Wednesday 17 April 2024

'Cute' and Somerset House & 'The Cult of Beauty' at the Wellcome

 To try and lay aside my disastrous easter, I decided to check out a couple of exhibitions that I thought would go together nicely, Cute at Somerset House and The Cult of Beauty at the Wellcome Collection.

I’m not immune to cute, I’ve been to aww at the odd thing here and there, but I do find a lot of the things marketed as cute, those bulbous heads and big, sparkling eyes (and non-existent noses) to be mildly horrific. I’m also not the biggest fan of cats, so an exhibition funded by Hello Kitty’s Sanrio company may not have been exactly my thing.

There was an entire room full of Hello Kittys, with plushie upon plushie nailed to the walls and people taking selfies all over. Very much not my thing, but I did learn that Kitty herself is called Kitty White, and that she canonically lives in London. There was also a Hello Kitty disco, which was like stepping into a glitterball, with tunes chosen by Scritti-Politti’s David Gamson, I liked his picks.

I also liked an earlier room which mentioned twee-pop in the arena of cute and played songs by Orange Juice and Altered Images. Earlier parts of the exhibition also charted the rise of the cat as cute banner-holder. There were cat images known as the Brighton Cats’ from the 1870s, in which a man called Harry Pointer put the frisky felines in cute positions and took their photos. There were also some examples of Louis Wain’s cats - which I don’t think really count as cute but I have a fondness for as my local tube station is opposite a large mural of one, so they remind me of home.

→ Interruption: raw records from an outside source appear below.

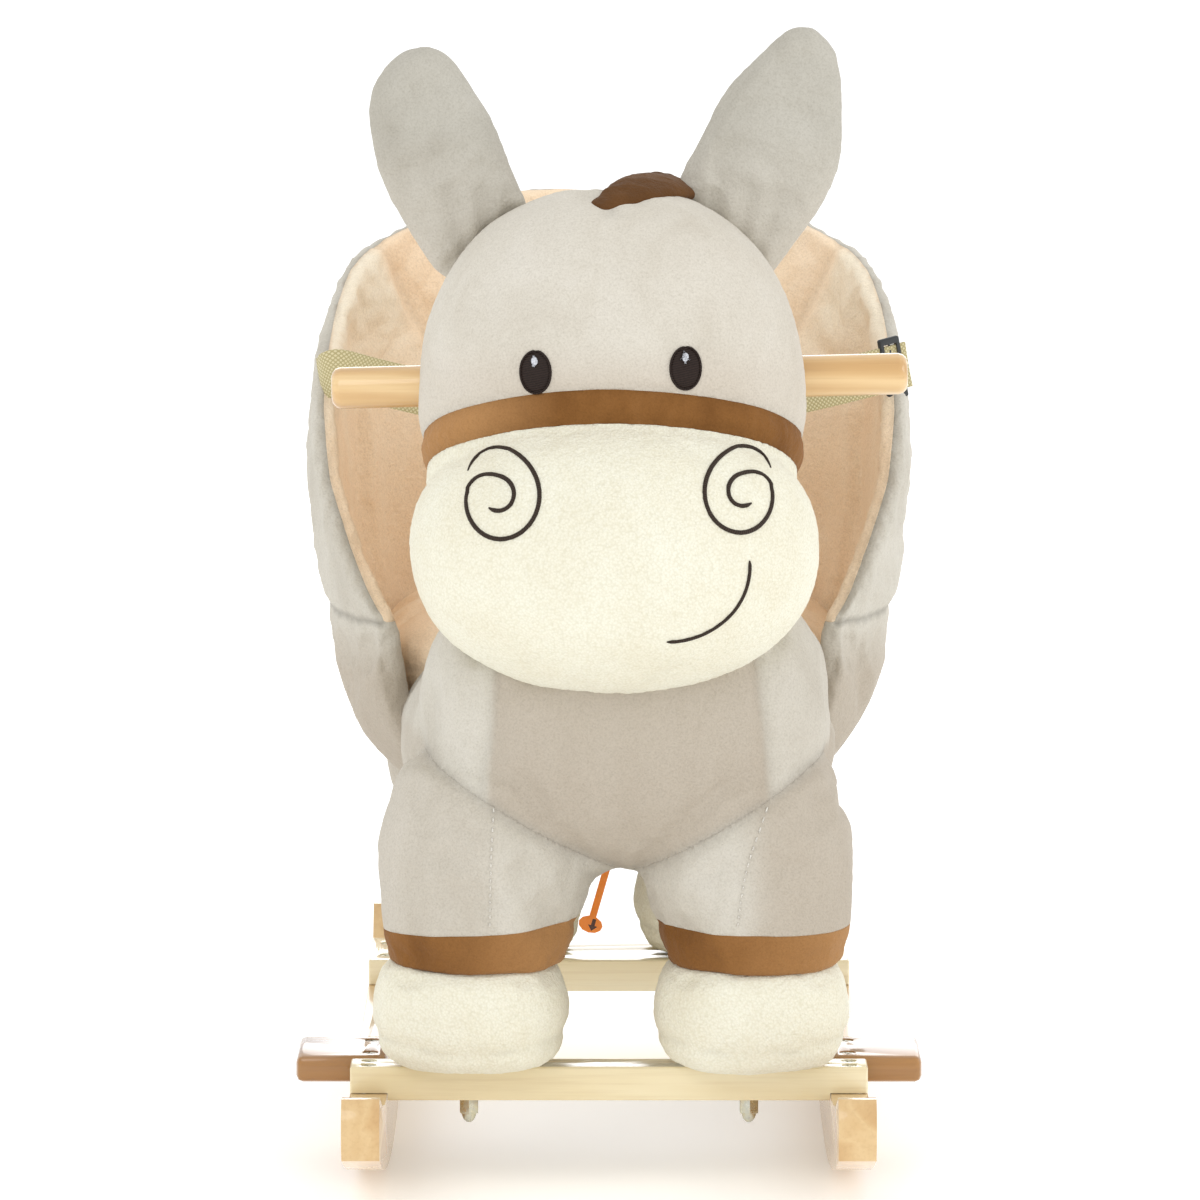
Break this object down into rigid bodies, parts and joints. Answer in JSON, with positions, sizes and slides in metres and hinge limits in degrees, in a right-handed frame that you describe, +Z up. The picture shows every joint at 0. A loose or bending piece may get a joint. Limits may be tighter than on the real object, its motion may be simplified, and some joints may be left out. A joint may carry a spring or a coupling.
{
  "type": "plush animal rocker",
  "caption": "Child's ride-on rocker: a plush donkey with a padded tub seat and lap belt, on curved wooden runners, with a dowel handle through its head and two foot boards.",
  "frame": {"origin": "on the floor, under the middle of the bounding box", "axes": "+Z up, the donkey faces -Y, +X to the seated rider's left"},
  "size_m": [0.332, 0.574, 0.609],
  "materials": {
    "honey_wood": "sealed beech, satin",
    "pine": "sanded pine, clear matt varnish",
    "brown_wood": "brown stained, satin",
    "plywood": "raw birch plywood",
    "zinc": "bright zinc plate",
    "gray_plush": "short dense plush pile",
    "cream_plush": "looped cream terry",
    "brown_plush": "short brown pile",
    "peach_plush": "brushed peach velour",
    "khaki_webbing": "woven polyester webbing",
    "black_plastic": "fine textured moulding",
    "battery_metal": "nickel-plated steel",
    "orange_film": "thin printed film"
  },
  "bodies": {
    "root": {"rocker_left": "honey_wood", "rocker_right": "honey_wood", "handle_bar": "honey_wood", "front_rail": "pine", "rear_rail": "pine", "neck_post": "pine", "leg_post_front_left": "pine", "leg_post_front_right": "pine", "leg_post_rear_left": "pine", "leg_post_rear_right": "pine", "pedal_left": "brown_wood", "pedal_right": "brown_wood", "seat_board": "plywood", "back_board": "plywood", "front_rail_screw_left_1": "zinc", "front_rail_screw_left_2": "zinc", "front_rail_screw_right_1": "zinc", "front_rail_screw_right_2": "zinc", "pedal_screw_left_1": "zinc", "pedal_screw_left_2": "zinc", "pedal_screw_right_1": "zinc", "pedal_screw_right_2": "zinc", "rear_rail_screw_left_1": "zinc", "rear_rail_screw_left_2": "zinc", "rear_rail_screw_right_1": "zinc", "rear_rail_screw_right_2": "zinc", "leg_bolt_front_left": "zinc", "leg_bolt_front_right": "zinc", "leg_bolt_rear_left": "zinc", "leg_bolt_rear_right": "zinc", "torso": "gray_plush", "head": "gray_plush", "ear_left": "gray_plush", "ear_right": "gray_plush", "tail": "gray_plush", "seat_shell": "gray_plush", "leg_front_left": "gray_plush", "leg_front_right": "gray_plush", "leg_rear_left": "gray_plush", "leg_rear_right": "gray_plush", "muzzle": "cream_plush", "hoof_front_left": "cream_plush", "hoof_front_right": "cream_plush", "hoof_rear_left": "cream_plush", "hoof_rear_right": "cream_plush", "noseband": "brown_plush", "mane": "brown_plush", "seat_lining": "peach_plush", "seat_cushion": "peach_plush", "belt_left": "khaki_webbing", "belt_right": "khaki_webbing", "buckle_socket": "black_plastic", "sound_module": "black_plastic", "battery": "battery_metal"},
    "pull_tab": {"pull_tab": "orange_film"},
    "battery_door": {"battery_door": "black_plastic"},
    "sound_button": {"sound_button": "black_plastic"},
    "buckle_plug": {"buckle_plug": "black_plastic"},
    "tri_glide": {"tri_glide": "black_plastic"}
  },
  "joints": [
    {"name": "pull_tab_out", "type": "slide", "parent": "root", "child": "pull_tab", "axis": [-0.2756, 0, -0.9613], "range_m": [0, 0.03]},
    {"name": "battery_door_hinge", "type": "hinge", "parent": "root", "child": "battery_door", "pos_m": [0, -0.03, 0.1705], "axis": [1, 0, 0], "range_deg": [0, 85]},
    {"name": "sound_button_press", "type": "slide", "parent": "root", "child": "sound_button", "axis": [0, 1, 0], "range_m": [0, 0.002], "stiffness_N_per_m": 400},
    {"name": "buckle_release", "type": "slide", "parent": "root", "child": "buckle_plug", "axis": [1, 0, 0], "range_m": [0, 0.02], "deforming": ["belt_left"]},
    {"name": "tri_glide_slide", "type": "slide", "parent": "root", "child": "tri_glide", "axis": [0.8863, 0.4204, 0.1944], "range_m": [-0.012, 0.001]}
  ]
}
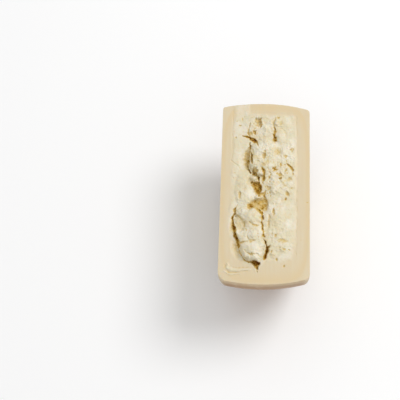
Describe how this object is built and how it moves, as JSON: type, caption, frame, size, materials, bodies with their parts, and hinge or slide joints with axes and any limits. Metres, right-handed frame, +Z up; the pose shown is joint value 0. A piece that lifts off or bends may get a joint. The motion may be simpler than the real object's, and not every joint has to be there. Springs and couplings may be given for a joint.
{
  "type": "half wheel of hard crumbly cheese",
  "caption": "Half of a drum-shaped wheel of pale, hard, crumbly cheese, split open and resting on its rind with the broken face up.",
  "frame": {"origin": "middle of the small flat on the rind that the half wheel rests on", "axes": "+Z up, out of the broken face; +Y along the broken face's length, away from the viewer of the picture's side; +X along the wheel's axis, to that viewer's right"},
  "size_m": [0.182, 0.4, 0.2167],
  "materials": {
    "cheese": "pale cream paste, dry and crumbly where torn, smooth and faintly waxy on the scored band and the rind"
  },
  "bodies": {
    "root": {"half_wheel": "cheese"}
  },
  "joints": []
}
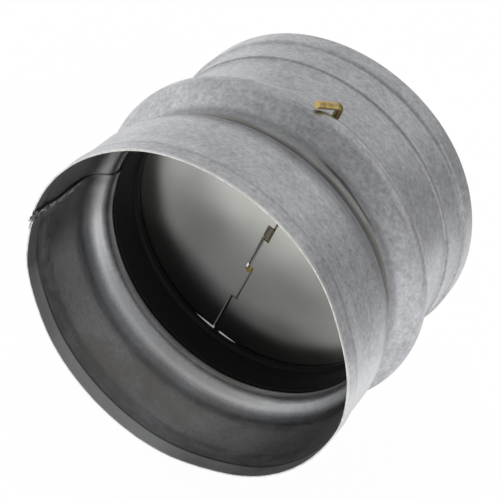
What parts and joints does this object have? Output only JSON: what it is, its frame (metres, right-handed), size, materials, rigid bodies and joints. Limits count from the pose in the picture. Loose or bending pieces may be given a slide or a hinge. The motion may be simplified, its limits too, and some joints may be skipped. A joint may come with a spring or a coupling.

Other items I enjoyed seeing were a collection of Daniel Johnston cassettes, I got the albums but never seen them in their original cassette form. There was a Pussy Riot balaclava, and a whole range of other assorted cute stuff. Despite a few unique pieces (I liked the big furry dragon monster thing) much of what was on show came from something designed by committee and mass-produced to be cute. I think that is where my ambivalence to cuteness comes from, it’s a very easy aesthetic to copy and mass-copy.

There were arguments about cuteness being able to sugar-coat a more subversive pill, that was where items like the balaclava came in. There was also an element of cuteness being a very welcoming, comforting thing - that it touches elements of childhood, of acceptance and is an allowed expression of the vulnerable. I could see these sides and their appeal but more than anything else, cute seemed more a consumerist trap then anything else. A conclusion re-enforced by the large, bustling gift shop.

A certain brand of politician must hate (or want to make hate-noises at) the Wellcome Collection because their exhibitions are frequently loudly and proudly woke. The Cult of Beauty is no different and uses its items to tell a story of beauty that has no set truths, varies across place and time and has been subject to colonial and commercial influences.

It starts with a Naomi Woolf quote, which I think is brave and the first item that caught my attention was a bust of Nefertiti. She gave herself this name and it meant ‘the beautiful one has come’. I like that confidence, and if the bust is a reliable indicator, she was not lying. There was another bust later, modelled in Queen Elizabeth I but with half of it as a mouldering skull with maggots in - the point of the bust was to train lookers out of vanity.

In that same area was a print of a windmill designed to grind ugly wives beautiful (rather like the windmill to grind old people young in Kit Smart’s The Midwife) and a picture of a woman who drank gold to keep herself young and probably died of it. That’s next to a modern beauty product with gold as its special ingredient. I also learned about St Rose of Lima, who used to rub peppercorns on her face to make her ugly, as she believed her beauty was a distraction from Christ’s. 

There were some fun collections of various historical beauty aids. There was a full kit for the eighteenth century woman wanting to youthen herself up with cheek plumpers, breast plumpers, mouse fur eyebrows and a pot of mouches to hide smallpox scars. There was a moustache nightcap, which I remember General Melchett having in a scene in Blackadder, and a mug with a moustache-guard for the heavily moustachioed gentleman. 

Things got more serious as we got to the modern day. There was a section about the colonial impact of beauty, with adverts for older and more modern skin whiteners, and a catalogue of beauty by race. There was a bit about cosmetic surgery that I moved through pretty quickly and a life sized Barbie, showing how ridiculous the doll would look as a real person.

Finally there were some of those artworks that get commissioned for exhibitions that I never really get. One of them was a mirror with the words, “I’ve mistaken social pressure for self expression.” Not being one of the beautiful people, and being the general kind of person I am, I’ve never really seen my body as much of a canvas for self expression. There are certain materials, colours and cuts I veer towards, I must have some sense of my personal style as I don’t walk about in a mishmash of whatever is around but generally my body is the thing that lugs me from one exhibition to another. 

Both exhibitions ended with this queasy feeling that something that is natural, a fondness for the vulnerable and slightly infantile, a desire to look good in our own eyes and others, have been mercilessly hijacked by the money making forces and that any true autonomy is pretty small. I’m not sure what to do with that information, but hair and beauty adverts seem more aggressive since.